-- Start --
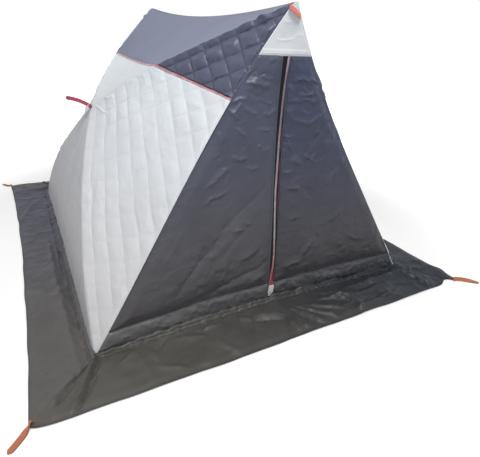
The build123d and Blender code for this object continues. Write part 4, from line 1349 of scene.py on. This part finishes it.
UNDER = (-LAP, 1 + LAP)
END_SLOPE, SIDE_SLOPE = 0.10, 0.28       # how the root leans on an end wall and on a side wall
skirt("front_skirt", *end_lines(-1), (0, 1), PANEL_STEP, END_SLOPE, SKIRT_CLOTH, "front_hem_band", LAP_RISE)
skirt("back_skirt", *end_lines(1), (0, 1), SKIRT_STEP, END_SLOPE, SKIRT_CLOTH, "back_hem_band", LAP_RISE)
skirt("left_skirt", *side_lines(-1), UNDER, PANEL_STEP, SIDE_SLOPE, SIDE_SKIRT_CLOTH, "front_hem_band")
skirt("right_skirt", *side_lines(1), UNDER, SKIRT_STEP, SIDE_SLOPE, SKIRT_CLOTH, "back_hem_band")


# ---------------------------------------------------------------- loops, tabs and straps
WEBBING_HALF_WIDE = 0.0125
WEBBING_HALF_TALL = 0.0013
STRAP_OUTLINE = round_outline(WEBBING_HALF_WIDE, WEBBING_HALF_TALL, 5.0, 24)
LOOP_LAP = 0.020             # length of webbing sewn on top of the skirt
FOOT_LIFT = 0.0042           # of a loop's middle over the ground where it lies flat
SIDEWAYS = 0.004             # how far a loop's middle bends aside
PLY_GAP = 0.0014             # half the distance between a loop's two straps at its ends
PLY_SWELL = 0.0012           # and how much that grows in the middle
END_BEND = 0.0016            # how far the loop's round end reaches past its straps


def turned_about(vector, axis, angle):
    """Rodrigues' turn of each vector about each axis by each angle."""
    angle = np.asarray(angle)[:, None]
    dot = (vector * axis).sum(axis=1, keepdims=True)
    return vector * np.cos(angle) + np.cross(axis, vector) * np.sin(angle) + axis * dot * (1 - np.cos(angle))


def rounded_end(past, length):
    """Share of its width that a strap keeps past the start of its round end: the square root of
    1 - (past / length)^2, and never under a small rest."""
    return np.sqrt(np.clip(1 - (np.clip(past, 0, None) / length) ** 2, 0.02, 1))[:, None]


def corner_loop(start, finish, edge_on, flat_by):
    """Loop of doubled webbing at a skirt corner, from start to finish on the ground: it leaves the
    skirt turned by the angle edge_on and lies flat from the distance flat_by on. Two straps lie on
    each other and join in a round end."""
    start, finish = np.array([*start, 0.0]), np.array([*finish, 0.0])
    length = np.linalg.norm(finish - start)
    out = (finish - start) / length
    t = np.linspace(0, 1, 48)
    reach = -LOOP_LAP + (length + LOOP_LAP) * t
    twist = edge_on * (1 - smooth((reach + 0.006) / flat_by)) * smooth((reach + LOOP_LAP) / 0.016)
    rise = WEBBING_HALF_WIDE * np.abs(np.sin(twist)) + FOOT_LIFT + 0.004 * smooth(-reach / 0.02)
    side_step = SIDEWAYS * np.sin(np.pi * t)
    path = start + (out * reach[:, None] + Z_AXIS * rise[:, None]
                    + np.cross(Z_AXIS, out) * side_step[:, None])
    tangent = tangents(path)
    tall = np.broadcast_to(Z_AXIS, path.shape) - tangent * tangent[:, 2:]
    tall = turned_about(tall / np.linalg.norm(tall, axis=1, keepdims=True), tangent, twist)
    wide = np.cross(tall, tangent)
    wide = wide * rounded_end(reach - length + 0.012, WEBBING_HALF_WIDE)
    apart = (PLY_GAP + PLY_SWELL * np.sin(np.pi * t))[:, None]
    straps = [swept("corner_loops", path + tall * k * apart, STRAP_OUTLINE, wide, tall) for k in (-1, 1)]
    around = np.linspace(-np.pi / 2, np.pi / 2, 12)[:, None]
    bend = path[-1] + np.cos(around) * tangent[-1] * END_BEND + np.sin(around) * tall[-1] * PLY_GAP
    bend_wide = np.broadcast_to(wide[-1], bend.shape)
    bend_tall = np.cross(tangents(bend), unit(wide[-1]))
    return straps + [swept("corner_loops", bend, STRAP_OUTLINE, bend_wide, bend_tall)]


loops = (corner_loop((-1.284, -1.356), (-1.357, -1.442), math.radians(60), 0.050)
         + corner_loop((1.268, -1.396), (1.387, -1.478), math.radians(74), 0.160)
         + corner_loop((-1.282, 1.374), (-1.355, 1.462), math.radians(60), 0.050)
         + corner_loop((1.282, 1.380), (1.365, 1.468), math.radians(74), 0.070))
fit(joined(loops), "corner_loops", ORANGE_WEBBING)


TAB_HEIGHT = sum(corner[2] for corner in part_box("peak_tabs")) / 2 + 0.010
TAB_TILT = math.tan(math.radians(28))
TAB_TWIST = math.radians(38)
TAB_SPAN = (-0.030, 0.036)   # from its left to its right end
TAB_LIFT, TAB_ARCH = 0.0042, 0.007


def peak_tab(end):
    """Webbing sewn aslant across a peak: it falls to the right by the tilt's tangent and arches off
    the cloth by a sine."""
    x = np.linspace(*TAB_SPAN, 36)
    path, normal = wall_line(TAB_HEIGHT - x * TAB_TILT)
    arch = TAB_LIFT + TAB_ARCH * np.sin(np.linspace(0, np.pi, len(x)))
    path = path + X_AXIS * x[:, None] + normal * arch[:, None]
    path, normal = placed(path, -1, end), placed(normal, -1, end)
    tangent = tangents(path)
    wide = turned_about(np.cross(normal, tangent), tangent, np.full(len(x), TAB_TWIST * end))
    return swept("peak_tabs", path, STRAP_OUTLINE, wide, np.cross(tangent, wide))


fit(joined([peak_tab(-1), peak_tab(1)]), "peak_tabs", TAB_WEBBING)


HUB_PATCH_RADIUS = 0.024
HUB_PATCH_RISE = 0.0035
HUB_PATCH_SINK = 0.0025      # how far its dome is let into the wall
HUB_PATCH_DEPTH = 0.0008
RING_HEIGHT = 0.0006         # of the faint rings pressed into it


def hub_patch(side, name):
    """Disc sewn over the hub: a dome whose height falls as 1 - (r/R)^4 with faint rings, its edge
    uneven by 2%, closed below by its foot."""
    low, high = [np.array(corner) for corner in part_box(name)]
    normal = WALL_NORMAL * np.array([-side, 1.0, 1.0])
    up = unit(np.cross(normal, Y_AXIS))
    top = np.array([low[0] if side < 0 else high[0], 0.0, high[2]])
    centre = top - up * HUB_PATCH_RADIUS * np.sign(up[2])
    radius = np.linspace(0.0, 1.0, 14)[1:, None, None]
    angle = np.linspace(0, 2 * np.pi, 49)[None, :-1, None]
    rise = HUB_PATCH_RISE * (1 - radius ** 4) + RING_HEIGHT * np.sin(radius * 20) - HUB_PATCH_SINK
    flat = radius * HUB_PATCH_RADIUS * (np.cos(angle) * Y_AXIS + np.sin(angle) * up)
    rings = centre + flat * (1 + 0.02 * np.sin(angle * 5 + 0.6)) + normal * rise
    foot = rings[-1:] - normal * HUB_PATCH_DEPTH
    poles = [[centre + normal * height] for height in
             (HUB_PATCH_RISE - HUB_PATCH_SINK, -HUB_PATCH_SINK - HUB_PATCH_DEPTH)]
    vertices = np.concatenate([poles[0], np.concatenate([rings, foot]).reshape(-1, 3), poles[1]])
    index = np.arange(1, len(vertices) - 1).reshape(-1, angle.size)
    turned = np.roll(index, -1, axis=1)
    faces = [[0, int(one), int(two)] for one, two in zip(index[0], turned[0])]
    faces += [[len(vertices) - 1, int(two), int(one)] for one, two in zip(index[-1], turned[-1])]
    faces += np.stack([index[:-1], index[1:], turned[1:], turned[:-1]], -1).reshape(-1, 4).tolist()
    edge = np.repeat((1 - radius.ravel()) * HUB_PATCH_RADIUS, angle.size)
    edge = np.concatenate([[HUB_PATCH_RADIUS], edge, np.zeros(angle.size + 1)])
    return mesh_piece(name, vertices, faces, vertices[:, 1:], edge)


PULL_PATH = np.array([(-0.711, 0.0, 0.936), (-0.781, 0.0, 0.979), (-0.859, 0.0, 1.000)])
PULL_OUTLINE = round_outline(0.0115, 0.0011, 5.0, 24)
PULL_PLY_GAP = 0.0013
FLAT_SHARE = 0.16            # share of the pull strap's length over which it turns from flat to upright
ROUND_START, ROUND_SHARE = 0.93, 0.0701


def pull_strap(side, name):
    """Pull strap: a doubled strap that leaves the hub patch flat on it, turns its broad side to the
    front at once, rises along a parabola and ends round."""
    root, middle, tip = PULL_PATH
    bend = 2 * middle - (root + tip) / 2
    t = np.linspace(0, 1, 44)
    share = t[:, None]
    path = (1 - share) ** 2 * root + 2 * share * (1 - share) * bend + share ** 2 * tip
    path = placed(path, side, -1)
    tangent = tangents(path)
    wide = np.cross(np.broadcast_to(Y_AXIS, path.shape), tangent)
    turn = math.radians(90) * (1 - smooth(t / FLAT_SHARE)) + 0.25 * np.sin(3.0 * t)
    wide = turned_about(wide, tangent, turn)
    tall = np.cross(tangent, wide)
    wide = wide * rounded_end(t - ROUND_START, ROUND_SHARE)
    return joined([swept(name, path + tall * k * PULL_PLY_GAP, PULL_OUTLINE, wide, tall) for k in (-1, 1)])


for side, word in SIDES:
    hub_name, strap_name = word + "_hub_patch", word + "_pull_strap"
    fit(hub_patch(side, hub_name), hub_name, PATCH_CLOTH)
    fit(pull_strap(side, strap_name), strap_name, RED_WEBBING)


# ---------------------------------------------------------------- pull tag
TAG_HALF_WIDE = 0.0180
TAG_OUTLINE = round_outline(1.0, 0.0011, 6.0, 24)
TAIL_START, TAIL_SHARE = 0.74, 0.42      # where the tag's tail starts, and the width it loses there
TAG_LIFT, TAG_BOW, TAG_SLANT = 0.0130, 0.003, 0.004


def pull_tag():
    """White tag folded over its cord: a strip carried down the wall's middle line and slanted aside,
    with rounded upper corners, a bow off the wall by a sine, and a narrow tail."""
    low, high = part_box("front_pull_tag")
    t = np.linspace(0, 1, 36)
    path, normal = wall_line(high[2] + (low[2] - high[2]) * t)
    aside = -0.003 - TAG_SLANT * t
    off_wall = TAG_LIFT - TAG_SLANT * t + TAG_BOW * np.sin(np.pi * t)
    path = path + X_AXIS * aside[:, None] + normal * off_wall[:, None]
    half = TAG_HALF_WIDE * (1 - TAIL_SHARE * smooth((t - TAIL_START) / 0.05))
    half = half * np.minimum(1, 0.5 + 10 * t) ** 0.5
    wide = np.cross(normal, tangents(path)) * half[:, None]
    return swept("front_pull_tag", path, TAG_OUTLINE, wide, normal)


fit(pull_tag(), "front_pull_tag", TAG_CLOTH)


# ---------------------------------------------------------------- finish of the CAD nodes that stay
for name, material in {
    "front_zip_slider": SLIDER_METAL, "left_hub": HUB_NYLON, "right_hub": HUB_NYLON,
    "left_hub_sockets": SOCKET_NYLON, "right_hub_sockets": SOCKET_NYLON,
    "left_rods": ROD_FIBREGLASS, "right_rods": ROD_FIBREGLASS,
}.items():
    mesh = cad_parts[name].data
    mesh.materials.clear()
    mesh.materials.append(material)


# ---------------------------------------------------------------- stage, light and camera
FLOOR_GLOW = 0.20            # the floor looks this much lighter to the camera alone
FLOOR_HALF = 30.0
FLOOR_DROP = 0.0005


def stage_floor():
    """Pale floor that catches the shadow, far larger than the hut, and turns white far from it."""
    mesh = bpy.data.meshes.new("floor")
    corners = [(x * FLOOR_HALF, y * FLOOR_HALF, 0) for x, y in ((-1, -1), (1, -1), (1, 1), (-1, 1))]
    mesh.from_pydata(corners, [], [(0, 1, 2, 3)])
    floor = bpy.data.objects.new("floor", mesh)
    bpy.context.scene.collection.objects.link(floor)
    floor.location.z = -FLOOR_DROP
    material, tree, shader, spot = new_material("floor")
    to_camera = node(tree, "ShaderNodeLightPath").outputs["Is Camera Ray"]
    away = node(tree, "ShaderNodeVectorMath", {0: spot}, operation="LENGTH").outputs["Value"]
    glow = maths(tree, "ADD", FLOOR_GLOW, spread(tree, away, 1.6, 3.4))
    feed(tree, shader, {"Base Color": (0.93, 0.93, 0.93, 1.0), "Roughness": 0.9, "Specular IOR Level": 0.1,
                        "Emission Color": (*WHITE, 1.0), "Emission Strength": times(tree, glow, to_camera)})
    mesh.materials.append(material)


def lamp(name, origin, aim, size, power, colour):
    """Square area lamp at origin that faces aim."""
    data = bpy.data.lights.new(name, "AREA")
    data.shape, data.size, data.energy, data.color = "SQUARE", size, power, colour
    lamp_object = bpy.data.objects.new(name, data)
    lamp_object.location = origin
    lamp_object.rotation_euler = (Vector(aim) - Vector(origin)).to_track_quat("-Z", "Y").to_euler()
    bpy.context.scene.collection.objects.link(lamp_object)


stage_floor()
lamp("key", (-1.2, -3.9, 7.2), (-0.2, -0.2, 0.5), 2.4, 450.0, (1.0, 0.98, 0.96))
lamp("fill", (-5.0, -4.0, 3.0), (0, 0, 0.6), 5.0, 8.0, (0.93, 0.96, 1.0))

WORLD_LIGHT = 0.24           # strength of the world's light; whatever sees it directly sees 1
world = bpy.data.worlds.new("studio")
world.use_nodes = True
bpy.context.scene.world = world
tree = world.node_tree
rays = node(tree, "ShaderNodeLightPath").outputs
seen = maths(tree, "MAXIMUM", rays["Is Camera Ray"], rays["Is Glossy Ray"])
seen = maths(tree, "MAXIMUM", seen, rays["Is Transmission Ray"])
feed(tree, tree.nodes["Background"], {"Color": blended(tree, seen, (0.94, 0.97, 1.0), WHITE),
                                      "Strength": spread(tree, seen, 0.0, 1.0, WORLD_LIGHT)})

CAMERA_PLACE = (-1.1176, -2.5847, 1.4089)
CAMERA_YAW, CAMERA_PITCH, CAMERA_ROLL = [math.radians(angle) for angle in (30.10, 26.76, -3.73)]
ahead = np.array([math.sin(CAMERA_YAW), math.cos(CAMERA_YAW), 0.0])
forward = ahead * math.cos(CAMERA_PITCH) - Z_AXIS * math.sin(CAMERA_PITCH)
level = np.array([math.cos(CAMERA_YAW), -math.sin(CAMERA_YAW), 0.0])
down = np.cross(forward, level)
right = math.cos(CAMERA_ROLL) * level + math.sin(CAMERA_ROLL) * down
below = -math.sin(CAMERA_ROLL) * level + math.cos(CAMERA_ROLL) * down
camera_data = bpy.data.cameras.new("camera")
camera_data.lens = 29.34
camera_data.sensor_width = 36.0
camera = bpy.data.objects.new("camera", camera_data)
camera.matrix_world = Matrix([*np.stack([right, -below, -forward, CAMERA_PLACE], 1).tolist(), [0, 0, 0, 1]])
bpy.context.scene.collection.objects.link(camera)
bpy.context.scene.camera = camera
bpy.context.scene.view_settings.view_transform = "Standard"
-- End --
THE PROBLEM — Write out, exactly and with nothing else, the lines of the listing above from its first line through the line with "END_BEND = 0.0016".

FINAL RESULT —
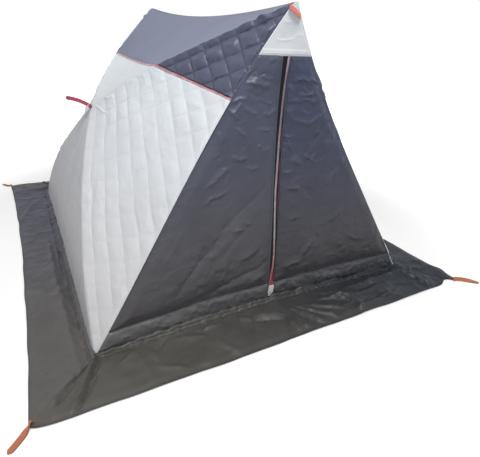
The build123d and Blender code for this object continues. Write part 4, from line 1349 of scene.py on. This part finishes it.
UNDER = (-LAP, 1 + LAP)
END_SLOPE, SIDE_SLOPE = 0.10, 0.28       # how the root leans on an end wall and on a side wall
skirt("front_skirt", *end_lines(-1), (0, 1), PANEL_STEP, END_SLOPE, SKIRT_CLOTH, "front_hem_band", LAP_RISE)
skirt("back_skirt", *end_lines(1), (0, 1), SKIRT_STEP, END_SLOPE, SKIRT_CLOTH, "back_hem_band", LAP_RISE)
skirt("left_skirt", *side_lines(-1), UNDER, PANEL_STEP, SIDE_SLOPE, SIDE_SKIRT_CLOTH, "front_hem_band")
skirt("right_skirt", *side_lines(1), UNDER, SKIRT_STEP, SIDE_SLOPE, SKIRT_CLOTH, "back_hem_band")


# ---------------------------------------------------------------- loops, tabs and straps
WEBBING_HALF_WIDE = 0.0125
WEBBING_HALF_TALL = 0.0013
STRAP_OUTLINE = round_outline(WEBBING_HALF_WIDE, WEBBING_HALF_TALL, 5.0, 24)
LOOP_LAP = 0.020             # length of webbing sewn on top of the skirt
FOOT_LIFT = 0.0042           # of a loop's middle over the ground where it lies flat
SIDEWAYS = 0.004             # how far a loop's middle bends aside
PLY_GAP = 0.0014             # half the distance between a loop's two straps at its ends
PLY_SWELL = 0.0012           # and how much that grows in the middle
END_BEND = 0.0016            # how far the loop's round end reaches past its straps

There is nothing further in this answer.